Now known as the province with the worst record for impaired driving, Saskatchewan was once entirely dry for nearly a decade.
University of Regina associate professor Bill Brennan is scheduled to speak about the province’s nine-year alcohol ban, which started in 1916, at the Knox-Metropolitan United Church Tuesday.
On Gormley Thursday, Brennan explained the prohibition was brought into effect largely due to patriotic feelings during the First World War.
“Canada was being asked to contribute the best of its manhood to serve in the armed forces overseas and provide people in European countries with food stocks and making liquor just didn’t make sense in those circumstances,” Brennan said.

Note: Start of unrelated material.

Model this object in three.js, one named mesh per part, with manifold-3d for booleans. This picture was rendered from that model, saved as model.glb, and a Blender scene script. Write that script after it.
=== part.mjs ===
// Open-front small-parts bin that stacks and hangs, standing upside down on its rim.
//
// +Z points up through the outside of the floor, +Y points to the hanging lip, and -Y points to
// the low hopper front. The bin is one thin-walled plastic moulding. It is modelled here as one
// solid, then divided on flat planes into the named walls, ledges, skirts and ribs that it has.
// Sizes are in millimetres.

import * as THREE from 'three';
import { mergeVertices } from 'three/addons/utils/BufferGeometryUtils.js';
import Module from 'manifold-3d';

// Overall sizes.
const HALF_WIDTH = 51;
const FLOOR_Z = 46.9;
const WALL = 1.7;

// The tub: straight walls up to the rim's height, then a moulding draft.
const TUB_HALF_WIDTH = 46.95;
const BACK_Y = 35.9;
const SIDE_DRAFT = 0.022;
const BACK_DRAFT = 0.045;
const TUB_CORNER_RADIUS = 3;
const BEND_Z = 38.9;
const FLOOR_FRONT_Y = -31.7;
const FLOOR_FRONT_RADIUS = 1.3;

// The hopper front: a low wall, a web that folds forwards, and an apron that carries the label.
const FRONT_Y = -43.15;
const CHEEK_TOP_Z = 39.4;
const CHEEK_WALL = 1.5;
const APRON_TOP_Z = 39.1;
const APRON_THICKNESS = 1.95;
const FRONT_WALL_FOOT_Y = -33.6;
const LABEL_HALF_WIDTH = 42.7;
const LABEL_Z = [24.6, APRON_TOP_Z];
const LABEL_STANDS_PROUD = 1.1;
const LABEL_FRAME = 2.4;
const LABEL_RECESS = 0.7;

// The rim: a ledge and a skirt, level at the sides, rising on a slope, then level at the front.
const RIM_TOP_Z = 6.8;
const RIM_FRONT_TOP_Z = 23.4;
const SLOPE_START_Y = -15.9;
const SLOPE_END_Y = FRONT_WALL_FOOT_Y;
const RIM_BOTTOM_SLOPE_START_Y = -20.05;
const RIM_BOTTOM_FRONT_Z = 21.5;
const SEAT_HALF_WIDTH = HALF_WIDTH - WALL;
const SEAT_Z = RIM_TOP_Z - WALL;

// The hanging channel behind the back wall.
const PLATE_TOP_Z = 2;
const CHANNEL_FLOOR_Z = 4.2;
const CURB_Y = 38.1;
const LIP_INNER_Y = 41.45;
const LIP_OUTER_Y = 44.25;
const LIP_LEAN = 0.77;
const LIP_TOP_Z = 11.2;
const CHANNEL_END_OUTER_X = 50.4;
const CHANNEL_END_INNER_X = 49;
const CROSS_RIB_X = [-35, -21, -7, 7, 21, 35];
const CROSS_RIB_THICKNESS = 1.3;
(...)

Brennan said the feeling was that crops could be better served in other ways other than making liquor.
There was a lot of support to ban alcohol, which was reinforced when then-premier Walter Scott announced he would let the people of Saskatchewan vote on the issue.

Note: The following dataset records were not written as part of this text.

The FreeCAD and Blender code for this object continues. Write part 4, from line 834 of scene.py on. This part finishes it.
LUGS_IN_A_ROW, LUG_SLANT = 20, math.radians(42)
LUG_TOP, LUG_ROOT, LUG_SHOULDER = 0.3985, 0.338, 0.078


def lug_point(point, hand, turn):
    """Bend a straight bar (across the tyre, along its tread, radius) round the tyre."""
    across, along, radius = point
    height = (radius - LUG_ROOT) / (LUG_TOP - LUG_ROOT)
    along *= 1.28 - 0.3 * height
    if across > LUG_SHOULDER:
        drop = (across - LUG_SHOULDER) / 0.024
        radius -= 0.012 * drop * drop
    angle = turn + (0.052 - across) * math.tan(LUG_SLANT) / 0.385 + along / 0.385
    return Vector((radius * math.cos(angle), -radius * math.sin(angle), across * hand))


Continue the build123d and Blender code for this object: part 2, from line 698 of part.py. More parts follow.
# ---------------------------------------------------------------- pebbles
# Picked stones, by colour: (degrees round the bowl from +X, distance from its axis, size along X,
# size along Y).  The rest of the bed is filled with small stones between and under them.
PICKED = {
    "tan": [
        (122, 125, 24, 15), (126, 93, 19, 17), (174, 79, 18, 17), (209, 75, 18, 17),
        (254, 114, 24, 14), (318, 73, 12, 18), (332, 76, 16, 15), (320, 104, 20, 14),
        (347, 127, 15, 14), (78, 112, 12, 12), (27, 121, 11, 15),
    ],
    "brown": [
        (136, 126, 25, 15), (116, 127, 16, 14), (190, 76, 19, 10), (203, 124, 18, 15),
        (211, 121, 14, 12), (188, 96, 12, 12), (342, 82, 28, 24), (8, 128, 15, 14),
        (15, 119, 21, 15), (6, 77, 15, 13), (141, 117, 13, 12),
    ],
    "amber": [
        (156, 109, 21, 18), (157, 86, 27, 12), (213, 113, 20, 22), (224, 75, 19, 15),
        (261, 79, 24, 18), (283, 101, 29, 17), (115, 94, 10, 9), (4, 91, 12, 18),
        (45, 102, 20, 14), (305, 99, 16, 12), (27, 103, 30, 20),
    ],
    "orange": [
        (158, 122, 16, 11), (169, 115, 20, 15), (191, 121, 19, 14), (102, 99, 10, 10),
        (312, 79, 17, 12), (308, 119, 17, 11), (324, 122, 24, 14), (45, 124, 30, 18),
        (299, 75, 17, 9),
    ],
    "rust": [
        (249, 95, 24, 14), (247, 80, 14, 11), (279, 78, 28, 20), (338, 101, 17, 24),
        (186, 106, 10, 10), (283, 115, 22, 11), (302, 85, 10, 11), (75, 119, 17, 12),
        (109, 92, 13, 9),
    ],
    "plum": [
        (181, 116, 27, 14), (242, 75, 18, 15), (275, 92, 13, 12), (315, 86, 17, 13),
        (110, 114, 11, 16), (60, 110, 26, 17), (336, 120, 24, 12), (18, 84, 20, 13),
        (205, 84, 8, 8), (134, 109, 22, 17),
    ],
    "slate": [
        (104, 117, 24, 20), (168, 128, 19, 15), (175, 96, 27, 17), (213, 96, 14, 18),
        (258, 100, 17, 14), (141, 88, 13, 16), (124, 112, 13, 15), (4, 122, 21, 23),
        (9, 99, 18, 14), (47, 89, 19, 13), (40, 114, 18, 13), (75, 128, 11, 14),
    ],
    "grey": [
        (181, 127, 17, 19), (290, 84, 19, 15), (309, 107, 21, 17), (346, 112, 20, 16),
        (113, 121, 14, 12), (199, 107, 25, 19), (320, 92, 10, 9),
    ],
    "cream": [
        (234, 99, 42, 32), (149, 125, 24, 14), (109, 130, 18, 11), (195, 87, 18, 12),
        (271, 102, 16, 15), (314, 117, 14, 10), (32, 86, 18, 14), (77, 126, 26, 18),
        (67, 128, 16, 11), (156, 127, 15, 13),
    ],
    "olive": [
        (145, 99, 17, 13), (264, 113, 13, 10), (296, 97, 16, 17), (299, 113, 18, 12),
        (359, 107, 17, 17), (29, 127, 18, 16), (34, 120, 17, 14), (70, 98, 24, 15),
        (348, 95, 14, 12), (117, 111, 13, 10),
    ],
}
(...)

This vote was also the first time women were allowed to cast a ballot in the province.
But Brennan noted there were issues that arose as each province can determine their own rules when it comes to regulating booze.
“If you were wealthy enough, you could buy a whole case of liquor and have it delivered to you from Winnipeg or from Calgary.”
A petition in 1924 received enough signatures to have a vote the following year to overturn the prohibition.